# [TASK DESCRIPTION]
The records below are to be repeated in full, exactly as they are.

Structured object records
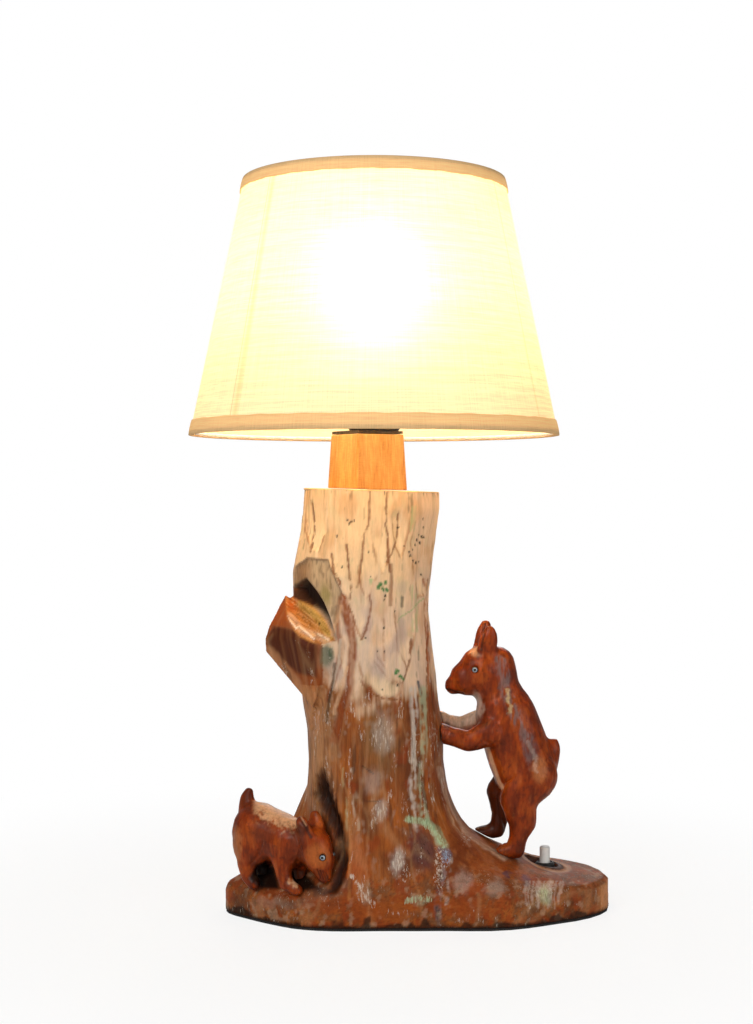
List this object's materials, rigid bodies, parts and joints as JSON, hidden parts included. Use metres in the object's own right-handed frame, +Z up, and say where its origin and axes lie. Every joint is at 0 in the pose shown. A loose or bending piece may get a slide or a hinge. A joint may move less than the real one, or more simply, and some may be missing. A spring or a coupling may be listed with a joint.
{
  "type": "table lamp",
  "caption": "Table lamp carved from a hewn log, with an upright animal, a crouching animal, a push switch in the foot and a tapered fabric shade over a screw-in bulb.",
  "frame": {"origin": "on the pad's underside, straight below the axis of the bulb holder", "axes": "+Z up along the holder's axis, +X to the right towards the switch end of the foot, +Y to the back"},
  "size_m": [0.2879, 0.2516, 0.4972],
  "materials": {
    "log_wood": "hewn and varnished, with worn pale and green paint",
    "figure_wood": "carved, red-brown and polished by handling",
    "neck_wood": "planed, golden",
    "dark_plate": "dark brown",
    "felt": "black felt",
    "eye_glass": "polished dark bead",
    "steel": "zinc plated",
    "brass": "bright",
    "black_plastic": "black, semi-matt",
    "porcelain": "glazed white",
    "white_plastic": "off white",
    "bulb_glass": "frosted, warm",
    "clear_glass": "clear",
    "black_glass": "black insulator",
    "bulb_metal": "rolled thread",
    "filament": "glowing",
    "shade_fabric": "cream linen weave",
    "shade_trim": "peach band, glued",
    "white_wire": "white coated wire",
    "blue_lead": "blue sleeve",
    "brown_lead": "brown sleeve"
  },
  "bodies": {
    "log": {"trunk": "log_wood", "base_pad": "felt", "climbing_figure": "figure_wood", "crouching_figure": "figure_wood", "climbing_eye_near": "eye_glass", "climbing_eye_far": "eye_glass", "crouching_eye_near": "eye_glass", "crouching_eye_far": "eye_glass", "neck_block": "neck_wood", "neck_plate": "dark_plate", "threaded_tube": "steel", "tube_washer": "steel", "tube_nut_lower": "steel", "tube_nut_upper": "steel", "holder_cap": "black_plastic", "holder_insert": "porcelain", "holder_sleeve": "black_plastic", "shade_ring": "black_plastic", "screw_shell": "brass", "centre_contact": "brass", "holder_terminal_left": "brass", "holder_terminal_right": "brass", "switch_body": "black_plastic", "switch_nut": "black_plastic", "switch_spring": "steel", "switch_terminal_front": "brass", "switch_terminal_back": "brass", "terminal_block": "white_plastic", "block_screw": "brass", "clamp_screw_left": "brass", "clamp_screw_right": "brass", "lead_neutral": "blue_lead", "lead_live": "brown_lead", "lead_switched": "brown_lead", "inlet_bush": "black_plastic"},
    "bulb_contact": {"bulb_tip": "bulb_metal"},
    "bulb": {"bulb_glass": "bulb_glass", "bulb_cap": "bulb_metal", "bulb_insulator": "black_glass", "bulb_stem": "clear_glass", "bulb_filament": "filament"},
    "shade": {"shade_cover": "shade_fabric", "shade_bottom_trim": "shade_trim", "shade_top_trim": "shade_trim", "shade_top_wire": "white_wire", "shade_carrier": "white_wire"},
    "plunger": {"switch_plunger": "white_plastic"}
  },
  "joints": [
    {"name": "switch_push", "type": "slide", "parent": "log", "child": "plunger", "axis": [0, 0, -1], "range_m": [0, 0.0025], "stiffness_N_per_m": 600, "springref_m": -0.003, "deforming": ["switch_spring"]},
    {"name": "bulb_lift", "type": "slide", "parent": "log", "child": "bulb_contact", "axis": [0, 0, 1], "range_m": [0, 0.01628]},
    {"name": "bulb_turn", "type": "hinge", "parent": "bulb_contact", "child": "bulb", "pos_m": [0, 0, 0.3568], "axis": [0, 0, 1], "range_deg": [0, 1620]},
    {"name": "shade_turn", "type": "hinge", "parent": "log", "child": "shade", "pos_m": [0, 0, 0.3532], "axis": [0, 0, 1], "continuous": true}
  ],
  "couplings": [
    {"joint": "bulb_turn", "follows": "bulb_lift", "rad_per_m": 1736.1}
  ]
}
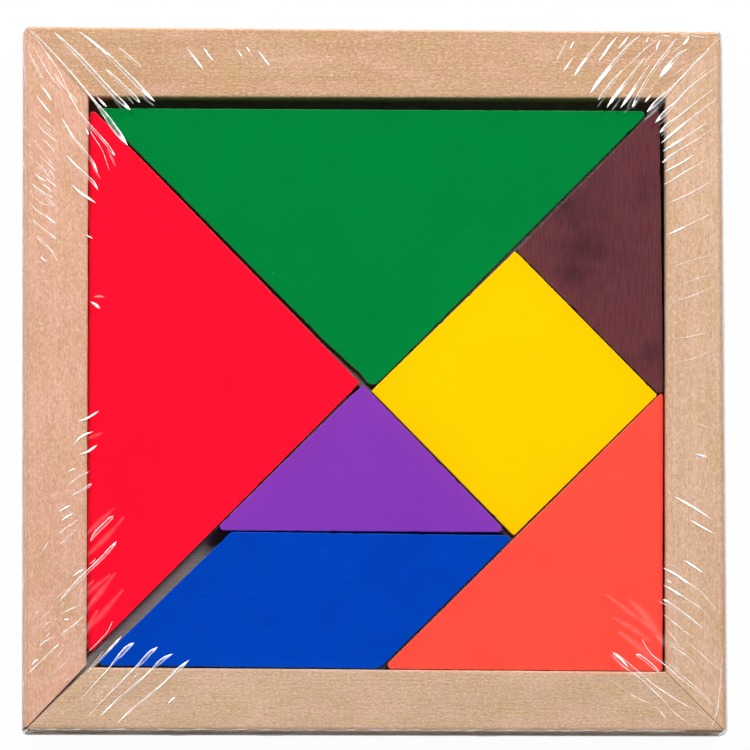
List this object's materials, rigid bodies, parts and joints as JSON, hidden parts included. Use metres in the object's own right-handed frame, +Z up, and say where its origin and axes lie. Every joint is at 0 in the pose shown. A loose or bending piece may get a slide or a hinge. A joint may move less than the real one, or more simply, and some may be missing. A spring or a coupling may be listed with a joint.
{
  "type": "tangram puzzle",
  "caption": "Square wooden tray with mitred rails, filled with flat painted wooden puzzle shapes that fit together into a square, sealed in clear shrink film",
  "frame": {"origin": "middle of the underside of the wrapped tray", "axes": "+Z is up, out of the open side of the tray; +Y points to the top rail and +X to the right rail, as seen from above"},
  "size_m": [0.1502, 0.1514, 0.0103],
  "materials": {
    "rail_wood": "bare planed softwood, matte",
    "board_wood": "thin brown-grey panel, matte",
    "green_paint": "painted wood, satin",
    "red_paint": "painted wood, satin",
    "orange_paint": "painted wood, satin",
    "yellow_paint": "painted wood, satin",
    "blue_paint": "painted wood, satin",
    "purple_paint": "painted wood, satin",
    "maroon_paint": "stained wood, satin",
    "clear_film": "clear glossy shrink film"
  },
  "bodies": {
    "root": {"rail_left": "rail_wood", "rail_right": "rail_wood", "rail_top": "rail_wood", "rail_bottom": "rail_wood", "backing_board": "board_wood", "large_triangle_green": "green_paint", "large_triangle_red": "red_paint", "medium_triangle_orange": "orange_paint", "square_yellow": "yellow_paint", "parallelogram_blue": "blue_paint", "small_triangle_purple": "purple_paint", "small_triangle_maroon": "maroon_paint", "shrink_film": "clear_film"}
  },
  "joints": []
}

# [SOLUTION TO THIS TASK]
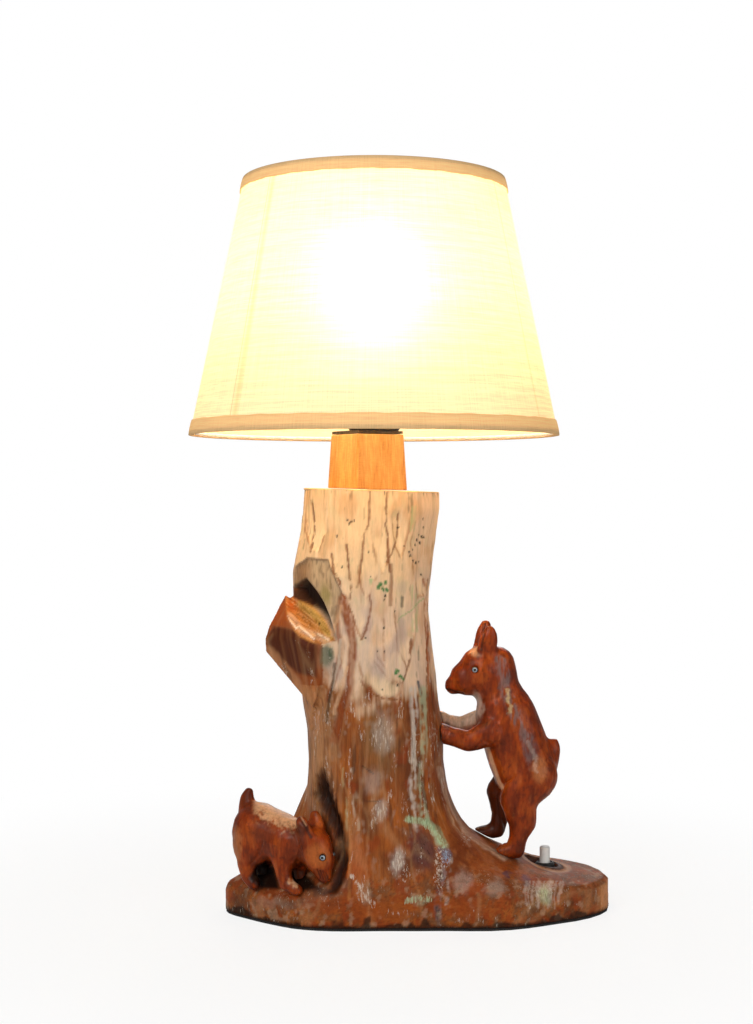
List this object's materials, rigid bodies, parts and joints as JSON, hidden parts included. Use metres in the object's own right-handed frame, +Z up, and say where its origin and axes lie. Every joint is at 0 in the pose shown. A loose or bending piece may get a slide or a hinge. A joint may move less than the real one, or more simply, and some may be missing. A spring or a coupling may be listed with a joint.
{
  "type": "table lamp",
  "caption": "Table lamp carved from a hewn log, with an upright animal, a crouching animal, a push switch in the foot and a tapered fabric shade over a screw-in bulb.",
  "frame": {"origin": "on the pad's underside, straight below the axis of the bulb holder", "axes": "+Z up along the holder's axis, +X to the right towards the switch end of the foot, +Y to the back"},
  "size_m": [0.2879, 0.2516, 0.4972],
  "materials": {
    "log_wood": "hewn and varnished, with worn pale and green paint",
    "figure_wood": "carved, red-brown and polished by handling",
    "neck_wood": "planed, golden",
    "dark_plate": "dark brown",
    "felt": "black felt",
    "eye_glass": "polished dark bead",
    "steel": "zinc plated",
    "brass": "bright",
    "black_plastic": "black, semi-matt",
    "porcelain": "glazed white",
    "white_plastic": "off white",
    "bulb_glass": "frosted, warm",
    "clear_glass": "clear",
    "black_glass": "black insulator",
    "bulb_metal": "rolled thread",
    "filament": "glowing",
    "shade_fabric": "cream linen weave",
    "shade_trim": "peach band, glued",
    "white_wire": "white coated wire",
    "blue_lead": "blue sleeve",
    "brown_lead": "brown sleeve"
  },
  "bodies": {
    "log": {"trunk": "log_wood", "base_pad": "felt", "climbing_figure": "figure_wood", "crouching_figure": "figure_wood", "climbing_eye_near": "eye_glass", "climbing_eye_far": "eye_glass", "crouching_eye_near": "eye_glass", "crouching_eye_far": "eye_glass", "neck_block": "neck_wood", "neck_plate": "dark_plate", "threaded_tube": "steel", "tube_washer": "steel", "tube_nut_lower": "steel", "tube_nut_upper": "steel", "holder_cap": "black_plastic", "holder_insert": "porcelain", "holder_sleeve": "black_plastic", "shade_ring": "black_plastic", "screw_shell": "brass", "centre_contact": "brass", "holder_terminal_left": "brass", "holder_terminal_right": "brass", "switch_body": "black_plastic", "switch_nut": "black_plastic", "switch_spring": "steel", "switch_terminal_front": "brass", "switch_terminal_back": "brass", "terminal_block": "white_plastic", "block_screw": "brass", "clamp_screw_left": "brass", "clamp_screw_right": "brass", "lead_neutral": "blue_lead", "lead_live": "brown_lead", "lead_switched": "brown_lead", "inlet_bush": "black_plastic"},
    "bulb_contact": {"bulb_tip": "bulb_metal"},
    "bulb": {"bulb_glass": "bulb_glass", "bulb_cap": "bulb_metal", "bulb_insulator": "black_glass", "bulb_stem": "clear_glass", "bulb_filament": "filament"},
    "shade": {"shade_cover": "shade_fabric", "shade_bottom_trim": "shade_trim", "shade_top_trim": "shade_trim", "shade_top_wire": "white_wire", "shade_carrier": "white_wire"},
    "plunger": {"switch_plunger": "white_plastic"}
  },
  "joints": [
    {"name": "switch_push", "type": "slide", "parent": "log", "child": "plunger", "axis": [0, 0, -1], "range_m": [0, 0.0025], "stiffness_N_per_m": 600, "springref_m": -0.003, "deforming": ["switch_spring"]},
    {"name": "bulb_lift", "type": "slide", "parent": "log", "child": "bulb_contact", "axis": [0, 0, 1], "range_m": [0, 0.01628]},
    {"name": "bulb_turn", "type": "hinge", "parent": "bulb_contact", "child": "bulb", "pos_m": [0, 0, 0.3568], "axis": [0, 0, 1], "range_deg": [0, 1620]},
    {"name": "shade_turn", "type": "hinge", "parent": "log", "child": "shade", "pos_m": [0, 0, 0.3532], "axis": [0, 0, 1], "continuous": true}
  ],
  "couplings": [
    {"joint": "bulb_turn", "follows": "bulb_lift", "rad_per_m": 1736.1}
  ]
}
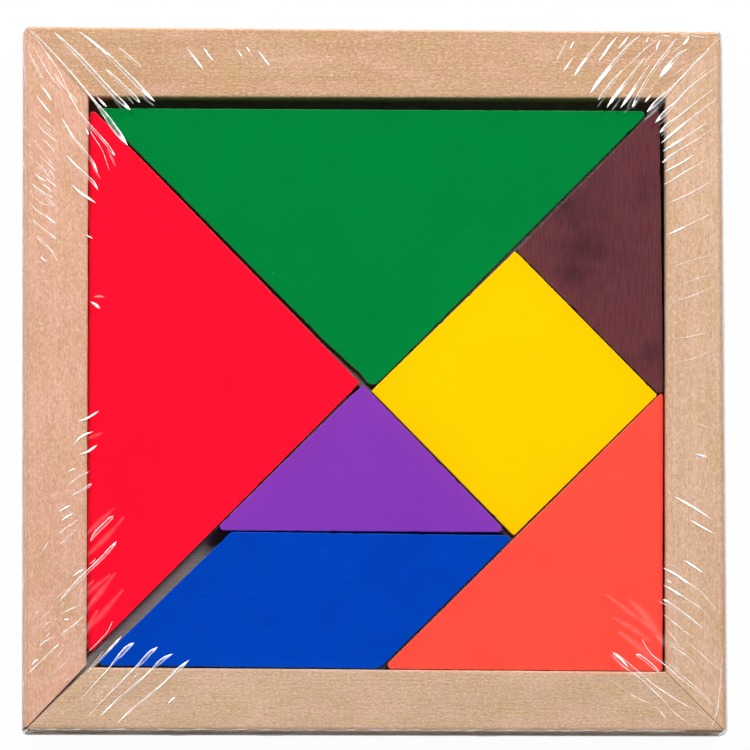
List this object's materials, rigid bodies, parts and joints as JSON, hidden parts included. Use metres in the object's own right-handed frame, +Z up, and say where its origin and axes lie. Every joint is at 0 in the pose shown. A loose or bending piece may get a slide or a hinge. A joint may move less than the real one, or more simply, and some may be missing. A spring or a coupling may be listed with a joint.
{
  "type": "tangram puzzle",
  "caption": "Square wooden tray with mitred rails, filled with flat painted wooden puzzle shapes that fit together into a square, sealed in clear shrink film",
  "frame": {"origin": "middle of the underside of the wrapped tray", "axes": "+Z is up, out of the open side of the tray; +Y points to the top rail and +X to the right rail, as seen from above"},
  "size_m": [0.1502, 0.1514, 0.0103],
  "materials": {
    "rail_wood": "bare planed softwood, matte",
    "board_wood": "thin brown-grey panel, matte",
    "green_paint": "painted wood, satin",
    "red_paint": "painted wood, satin",
    "orange_paint": "painted wood, satin",
    "yellow_paint": "painted wood, satin",
    "blue_paint": "painted wood, satin",
    "purple_paint": "painted wood, satin",
    "maroon_paint": "stained wood, satin",
    "clear_film": "clear glossy shrink film"
  },
  "bodies": {
    "root": {"rail_left": "rail_wood", "rail_right": "rail_wood", "rail_top": "rail_wood", "rail_bottom": "rail_wood", "backing_board": "board_wood", "large_triangle_green": "green_paint", "large_triangle_red": "red_paint", "medium_triangle_orange": "orange_paint", "square_yellow": "yellow_paint", "parallelogram_blue": "blue_paint", "small_triangle_purple": "purple_paint", "small_triangle_maroon": "maroon_paint", "shrink_film": "clear_film"}
  },
  "joints": []
}